▶ _COLLECTED DATA_
==============================

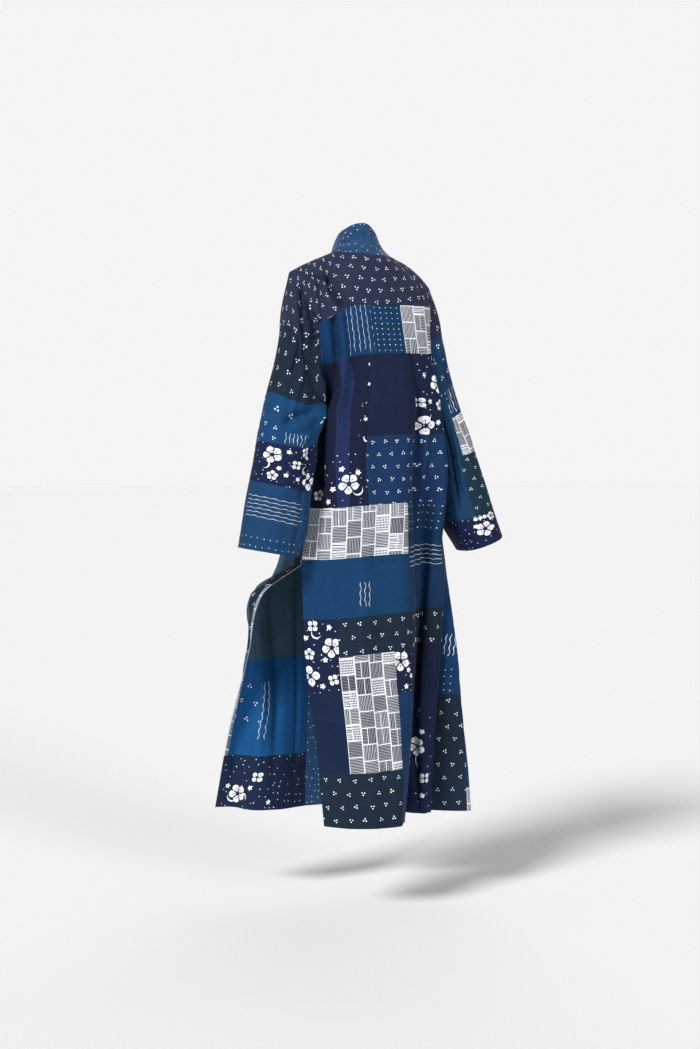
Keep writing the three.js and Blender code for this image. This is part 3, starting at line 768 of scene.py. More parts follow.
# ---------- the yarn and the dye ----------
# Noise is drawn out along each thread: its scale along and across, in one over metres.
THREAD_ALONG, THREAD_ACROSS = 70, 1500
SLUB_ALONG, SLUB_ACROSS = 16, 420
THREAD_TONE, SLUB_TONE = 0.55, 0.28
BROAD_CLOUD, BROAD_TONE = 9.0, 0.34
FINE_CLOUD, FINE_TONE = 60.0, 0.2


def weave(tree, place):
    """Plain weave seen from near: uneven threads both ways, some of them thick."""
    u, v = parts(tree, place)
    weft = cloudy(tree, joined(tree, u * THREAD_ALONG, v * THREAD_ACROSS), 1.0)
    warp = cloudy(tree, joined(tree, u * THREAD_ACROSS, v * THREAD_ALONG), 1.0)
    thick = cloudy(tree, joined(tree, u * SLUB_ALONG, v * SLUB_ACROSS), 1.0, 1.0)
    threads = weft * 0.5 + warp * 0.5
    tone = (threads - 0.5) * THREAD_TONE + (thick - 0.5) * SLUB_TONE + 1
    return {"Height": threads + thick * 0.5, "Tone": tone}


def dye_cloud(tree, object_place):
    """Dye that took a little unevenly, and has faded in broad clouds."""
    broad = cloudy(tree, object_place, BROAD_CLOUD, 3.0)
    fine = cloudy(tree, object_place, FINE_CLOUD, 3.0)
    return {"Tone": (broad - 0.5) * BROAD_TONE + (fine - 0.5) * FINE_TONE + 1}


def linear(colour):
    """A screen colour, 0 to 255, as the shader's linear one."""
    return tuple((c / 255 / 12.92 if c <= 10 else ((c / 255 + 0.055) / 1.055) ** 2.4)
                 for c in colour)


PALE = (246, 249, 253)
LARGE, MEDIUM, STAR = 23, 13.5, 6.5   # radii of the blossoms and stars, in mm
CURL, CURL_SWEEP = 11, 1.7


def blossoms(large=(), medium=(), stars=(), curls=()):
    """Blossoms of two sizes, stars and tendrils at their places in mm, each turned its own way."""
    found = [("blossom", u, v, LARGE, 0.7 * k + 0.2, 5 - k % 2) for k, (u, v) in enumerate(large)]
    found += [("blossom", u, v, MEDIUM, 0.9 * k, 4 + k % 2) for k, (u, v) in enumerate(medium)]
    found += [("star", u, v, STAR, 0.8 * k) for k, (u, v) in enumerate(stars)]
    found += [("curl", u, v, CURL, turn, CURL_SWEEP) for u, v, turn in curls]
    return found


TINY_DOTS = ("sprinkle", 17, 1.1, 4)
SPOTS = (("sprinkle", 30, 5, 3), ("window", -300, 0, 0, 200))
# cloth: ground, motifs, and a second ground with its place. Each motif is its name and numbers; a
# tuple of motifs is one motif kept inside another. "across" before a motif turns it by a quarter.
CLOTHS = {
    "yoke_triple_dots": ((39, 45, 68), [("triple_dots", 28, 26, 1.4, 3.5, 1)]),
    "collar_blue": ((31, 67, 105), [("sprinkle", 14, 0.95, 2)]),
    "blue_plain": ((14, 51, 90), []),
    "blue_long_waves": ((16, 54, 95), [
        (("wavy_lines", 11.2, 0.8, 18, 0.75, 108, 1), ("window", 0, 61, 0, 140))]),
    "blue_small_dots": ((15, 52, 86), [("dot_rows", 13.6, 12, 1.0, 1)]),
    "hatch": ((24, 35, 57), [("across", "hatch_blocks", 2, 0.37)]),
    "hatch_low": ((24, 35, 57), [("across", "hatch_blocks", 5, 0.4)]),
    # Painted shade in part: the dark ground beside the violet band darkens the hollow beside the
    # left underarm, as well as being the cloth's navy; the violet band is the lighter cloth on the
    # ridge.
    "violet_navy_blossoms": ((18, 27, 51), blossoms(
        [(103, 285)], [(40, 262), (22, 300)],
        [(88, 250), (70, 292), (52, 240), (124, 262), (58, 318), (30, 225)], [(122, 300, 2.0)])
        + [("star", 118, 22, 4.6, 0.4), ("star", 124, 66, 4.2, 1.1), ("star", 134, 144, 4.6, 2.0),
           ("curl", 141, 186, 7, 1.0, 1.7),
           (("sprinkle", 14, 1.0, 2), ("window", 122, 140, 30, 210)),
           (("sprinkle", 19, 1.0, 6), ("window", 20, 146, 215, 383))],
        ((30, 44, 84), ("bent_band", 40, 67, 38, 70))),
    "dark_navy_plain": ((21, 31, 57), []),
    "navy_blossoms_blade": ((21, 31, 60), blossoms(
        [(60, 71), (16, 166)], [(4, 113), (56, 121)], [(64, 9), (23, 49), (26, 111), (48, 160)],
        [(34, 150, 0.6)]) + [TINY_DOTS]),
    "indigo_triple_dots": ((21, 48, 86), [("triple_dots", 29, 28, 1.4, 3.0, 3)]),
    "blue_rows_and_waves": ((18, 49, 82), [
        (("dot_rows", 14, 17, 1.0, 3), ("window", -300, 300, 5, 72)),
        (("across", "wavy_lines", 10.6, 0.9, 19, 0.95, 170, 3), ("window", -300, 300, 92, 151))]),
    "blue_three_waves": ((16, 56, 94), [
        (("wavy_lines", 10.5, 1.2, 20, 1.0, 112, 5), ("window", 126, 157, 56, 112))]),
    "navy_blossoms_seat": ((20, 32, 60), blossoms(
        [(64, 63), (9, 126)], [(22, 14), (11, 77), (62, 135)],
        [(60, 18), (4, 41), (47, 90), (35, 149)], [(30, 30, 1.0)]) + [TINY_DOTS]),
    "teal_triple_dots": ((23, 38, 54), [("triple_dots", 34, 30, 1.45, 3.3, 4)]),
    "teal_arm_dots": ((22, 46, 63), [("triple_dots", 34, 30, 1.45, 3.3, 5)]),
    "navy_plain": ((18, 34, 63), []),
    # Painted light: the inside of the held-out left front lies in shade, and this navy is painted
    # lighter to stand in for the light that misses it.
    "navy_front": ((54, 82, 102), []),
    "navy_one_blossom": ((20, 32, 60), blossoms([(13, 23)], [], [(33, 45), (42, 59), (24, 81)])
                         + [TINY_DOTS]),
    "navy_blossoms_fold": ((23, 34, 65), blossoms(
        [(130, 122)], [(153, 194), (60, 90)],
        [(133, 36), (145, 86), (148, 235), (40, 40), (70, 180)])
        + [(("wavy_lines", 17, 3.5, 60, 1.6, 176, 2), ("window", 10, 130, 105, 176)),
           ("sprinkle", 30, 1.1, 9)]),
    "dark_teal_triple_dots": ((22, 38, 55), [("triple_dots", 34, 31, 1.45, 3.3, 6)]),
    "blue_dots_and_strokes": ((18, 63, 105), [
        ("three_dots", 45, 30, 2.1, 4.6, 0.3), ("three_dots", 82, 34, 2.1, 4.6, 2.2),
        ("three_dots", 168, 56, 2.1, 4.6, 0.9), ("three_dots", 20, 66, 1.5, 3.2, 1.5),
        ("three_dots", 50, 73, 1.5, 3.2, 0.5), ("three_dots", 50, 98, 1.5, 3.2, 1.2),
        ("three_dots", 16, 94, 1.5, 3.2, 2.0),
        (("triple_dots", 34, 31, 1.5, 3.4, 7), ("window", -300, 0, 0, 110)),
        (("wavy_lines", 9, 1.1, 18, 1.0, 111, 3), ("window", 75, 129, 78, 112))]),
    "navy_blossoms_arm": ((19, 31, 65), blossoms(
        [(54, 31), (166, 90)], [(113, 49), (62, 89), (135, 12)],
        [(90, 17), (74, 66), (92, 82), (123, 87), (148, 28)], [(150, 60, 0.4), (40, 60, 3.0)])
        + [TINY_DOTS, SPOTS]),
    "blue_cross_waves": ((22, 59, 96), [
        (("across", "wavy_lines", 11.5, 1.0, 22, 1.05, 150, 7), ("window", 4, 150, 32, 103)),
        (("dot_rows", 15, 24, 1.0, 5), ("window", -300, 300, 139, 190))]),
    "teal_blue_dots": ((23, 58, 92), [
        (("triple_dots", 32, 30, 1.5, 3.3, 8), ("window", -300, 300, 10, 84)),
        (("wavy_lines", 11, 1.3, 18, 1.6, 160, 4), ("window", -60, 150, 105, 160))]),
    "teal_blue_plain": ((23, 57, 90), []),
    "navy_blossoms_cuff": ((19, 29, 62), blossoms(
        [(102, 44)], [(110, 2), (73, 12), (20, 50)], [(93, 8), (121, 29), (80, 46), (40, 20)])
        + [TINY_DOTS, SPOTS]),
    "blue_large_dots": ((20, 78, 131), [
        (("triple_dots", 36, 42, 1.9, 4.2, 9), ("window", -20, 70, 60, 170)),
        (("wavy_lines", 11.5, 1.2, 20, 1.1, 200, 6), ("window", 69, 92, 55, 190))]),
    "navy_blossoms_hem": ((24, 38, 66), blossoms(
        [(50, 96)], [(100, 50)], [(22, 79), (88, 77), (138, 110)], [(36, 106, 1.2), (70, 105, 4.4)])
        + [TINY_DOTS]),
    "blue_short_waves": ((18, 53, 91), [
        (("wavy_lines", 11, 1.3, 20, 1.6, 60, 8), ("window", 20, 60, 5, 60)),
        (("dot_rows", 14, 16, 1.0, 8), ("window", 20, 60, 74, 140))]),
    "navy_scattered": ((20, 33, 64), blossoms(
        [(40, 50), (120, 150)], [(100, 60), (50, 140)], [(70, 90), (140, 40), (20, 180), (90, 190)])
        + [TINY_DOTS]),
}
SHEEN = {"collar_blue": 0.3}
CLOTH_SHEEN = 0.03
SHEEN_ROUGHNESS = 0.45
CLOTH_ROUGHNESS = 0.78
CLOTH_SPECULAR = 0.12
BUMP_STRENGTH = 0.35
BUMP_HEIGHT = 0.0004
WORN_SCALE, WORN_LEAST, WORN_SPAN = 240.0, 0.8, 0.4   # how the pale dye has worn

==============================

▶ _THE EXERCISE_
Restate the first line and every line after it, word for word, stopping once the line with "CURL, CURL_SWEEP = 11, 1.7" is done.

▶ _TASK SOLUTION_
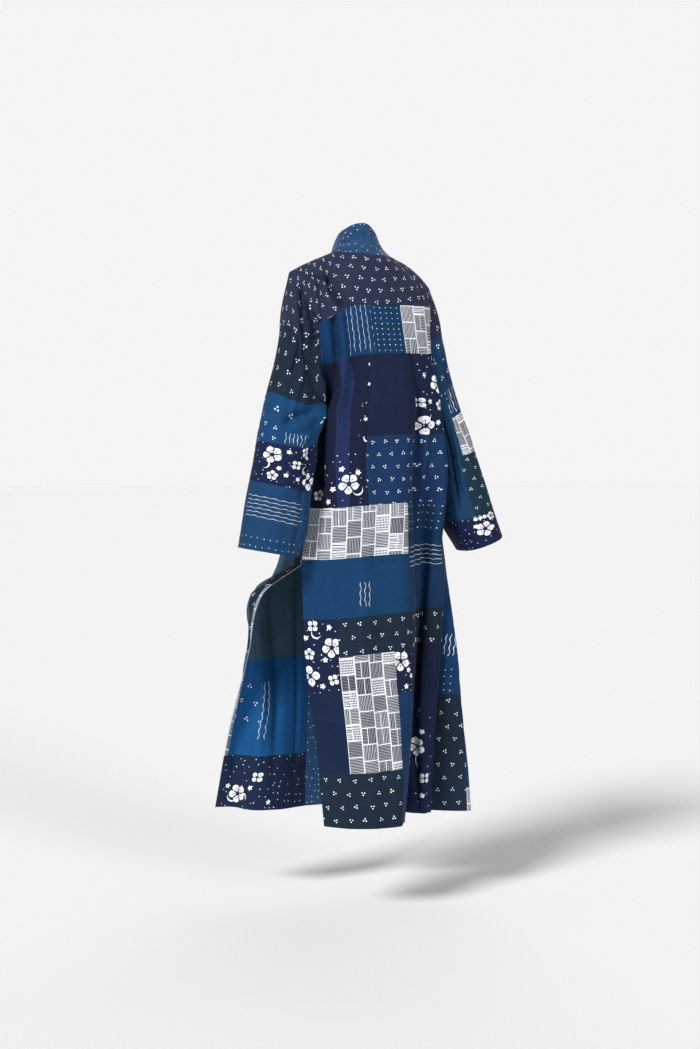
Keep writing the three.js and Blender code for this image. This is part 3, starting at line 768 of scene.py. More parts follow.
# ---------- the yarn and the dye ----------
# Noise is drawn out along each thread: its scale along and across, in one over metres.
THREAD_ALONG, THREAD_ACROSS = 70, 1500
SLUB_ALONG, SLUB_ACROSS = 16, 420
THREAD_TONE, SLUB_TONE = 0.55, 0.28
BROAD_CLOUD, BROAD_TONE = 9.0, 0.34
FINE_CLOUD, FINE_TONE = 60.0, 0.2


def weave(tree, place):
    """Plain weave seen from near: uneven threads both ways, some of them thick."""
    u, v = parts(tree, place)
    weft = cloudy(tree, joined(tree, u * THREAD_ALONG, v * THREAD_ACROSS), 1.0)
    warp = cloudy(tree, joined(tree, u * THREAD_ACROSS, v * THREAD_ALONG), 1.0)
    thick = cloudy(tree, joined(tree, u * SLUB_ALONG, v * SLUB_ACROSS), 1.0, 1.0)
    threads = weft * 0.5 + warp * 0.5
    tone = (threads - 0.5) * THREAD_TONE + (thick - 0.5) * SLUB_TONE + 1
    return {"Height": threads + thick * 0.5, "Tone": tone}


def dye_cloud(tree, object_place):
    """Dye that took a little unevenly, and has faded in broad clouds."""
    broad = cloudy(tree, object_place, BROAD_CLOUD, 3.0)
    fine = cloudy(tree, object_place, FINE_CLOUD, 3.0)
    return {"Tone": (broad - 0.5) * BROAD_TONE + (fine - 0.5) * FINE_TONE + 1}


def linear(colour):
    """A screen colour, 0 to 255, as the shader's linear one."""
    return tuple((c / 255 / 12.92 if c <= 10 else ((c / 255 + 0.055) / 1.055) ** 2.4)
                 for c in colour)


PALE = (246, 249, 253)
LARGE, MEDIUM, STAR = 23, 13.5, 6.5   # radii of the blossoms and stars, in mm
CURL, CURL_SWEEP = 11, 1.7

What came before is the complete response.